Clearly, the use of such HCAs is predicated on their successful migration from the drawing board to an operational reality, as well as the development of suitable processes (such as pre-arranged contractual arrangements) that would enable their inclusion as part of an integrated range of responses available to the humanitarian logistician. In this regard, the potential use of an HCA will need to reflect the optimal speed/time/distance/cost balance that is appropriate in the circumstances of a particular disaster event.

However, it is also clear that there is no unique solution to the problem of moving large quantities of relief goods at short notice and as cheaply as possible. For example, a judicious mix of fixed wing aircraft together with HCAs may prove optimum.
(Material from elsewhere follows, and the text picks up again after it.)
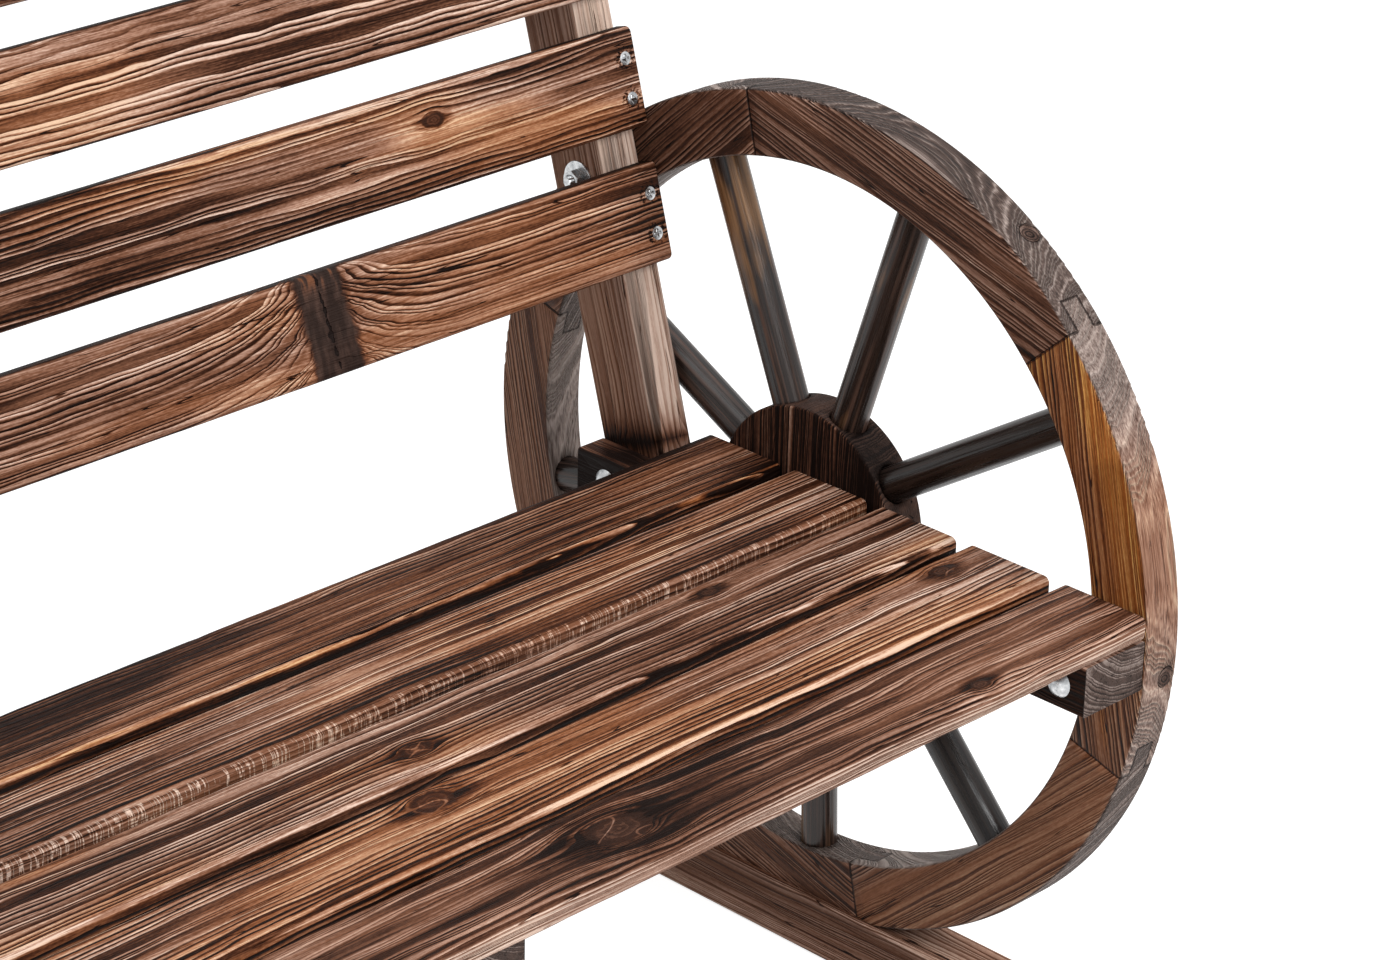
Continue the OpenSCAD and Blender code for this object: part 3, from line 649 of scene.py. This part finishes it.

Indeed, such a mixed-mode response could also potentially be integrated with other novel approaches such as the use of sea-basing (i.e. floating warehouses) as was explored by Tatham et al. (2016b).

Nor, indeed, should the choice of routes be limited to the relatively straight-forward examples discussed in Section 6. For example, rather than flying the HCA under Option B (directly from an UNHRD to the disaster location), it could be routed via an unaffected nation in order to pick up some of the relief goods. Thus, in the case of Cyclone Winston (and, indeed other disasters in the South Pacific such as Cyclone Pam that severely impacted the islands of the Tafea Province of Vanuatu in March 2015), an HCA could fly via Brisbane and upload stock from the Australian government’s warehouse located there.
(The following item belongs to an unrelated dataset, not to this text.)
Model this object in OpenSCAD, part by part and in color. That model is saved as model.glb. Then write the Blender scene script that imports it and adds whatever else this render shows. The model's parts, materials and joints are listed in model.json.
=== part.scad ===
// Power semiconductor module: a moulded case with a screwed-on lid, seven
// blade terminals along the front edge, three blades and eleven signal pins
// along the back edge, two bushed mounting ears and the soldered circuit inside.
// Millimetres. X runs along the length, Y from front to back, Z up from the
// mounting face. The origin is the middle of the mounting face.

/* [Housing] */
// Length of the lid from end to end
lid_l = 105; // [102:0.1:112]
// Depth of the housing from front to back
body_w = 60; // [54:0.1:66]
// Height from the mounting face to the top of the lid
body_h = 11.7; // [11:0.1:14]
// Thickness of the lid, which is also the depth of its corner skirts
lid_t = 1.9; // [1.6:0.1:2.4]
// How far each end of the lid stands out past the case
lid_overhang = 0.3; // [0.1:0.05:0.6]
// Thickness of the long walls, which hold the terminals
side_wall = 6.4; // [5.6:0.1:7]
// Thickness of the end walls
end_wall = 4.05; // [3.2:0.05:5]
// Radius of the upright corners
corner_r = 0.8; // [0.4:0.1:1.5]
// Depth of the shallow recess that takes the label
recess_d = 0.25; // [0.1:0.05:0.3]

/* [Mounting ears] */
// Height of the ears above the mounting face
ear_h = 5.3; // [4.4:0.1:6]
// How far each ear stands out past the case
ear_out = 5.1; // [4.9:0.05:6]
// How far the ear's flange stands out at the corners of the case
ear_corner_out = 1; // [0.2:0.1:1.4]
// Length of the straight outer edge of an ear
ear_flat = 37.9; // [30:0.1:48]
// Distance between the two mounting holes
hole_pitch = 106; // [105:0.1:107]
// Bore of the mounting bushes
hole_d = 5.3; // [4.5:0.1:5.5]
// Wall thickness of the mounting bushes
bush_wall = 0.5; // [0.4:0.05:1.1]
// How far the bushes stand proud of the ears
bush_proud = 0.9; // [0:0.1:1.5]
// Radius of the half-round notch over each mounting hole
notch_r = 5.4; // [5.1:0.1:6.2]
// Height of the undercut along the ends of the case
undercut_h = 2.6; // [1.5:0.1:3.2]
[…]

Similarly, as indicated earlier, in the case of the response to the Nepal earthquake significant use was made of the overland route from Kolkata (in addition to direct flights of relief supplies into Kathmandu). However, the Logistic Cluster reports indicate that this 1,000 km (620 mi) route was actually taking seven to ten days (Logcluster (United Nations Logistics Cluster), 2015c). Thus, an alternative approach might be to employ an HCA to support the transport of relief supplies from Kolkata either to Kathmandu or directly to the affected region.

In summary, it is argued that HCAs present the humanitarian logistician with a mode of transportation that has the potential to provide a significant enhancement to the existing means of responding to a disaster by, in particular, overcoming the traditional challenges posed by supply chain choke points and disruptions to infrastructure. However, as indicated, this assertion reflects the current stage of HCA development, and the authors’ assessment of the broad range of assumptions that have been highlighted in this paper.

Nevertheless, particularly if the use of an HCA can be fully integrated with appropriate fixed wing, helicopter, truck and sea-based responses, its inherent flexibility in terms of both payloads and take-off/landing locations, clearly underlines its potential as a HL game changer.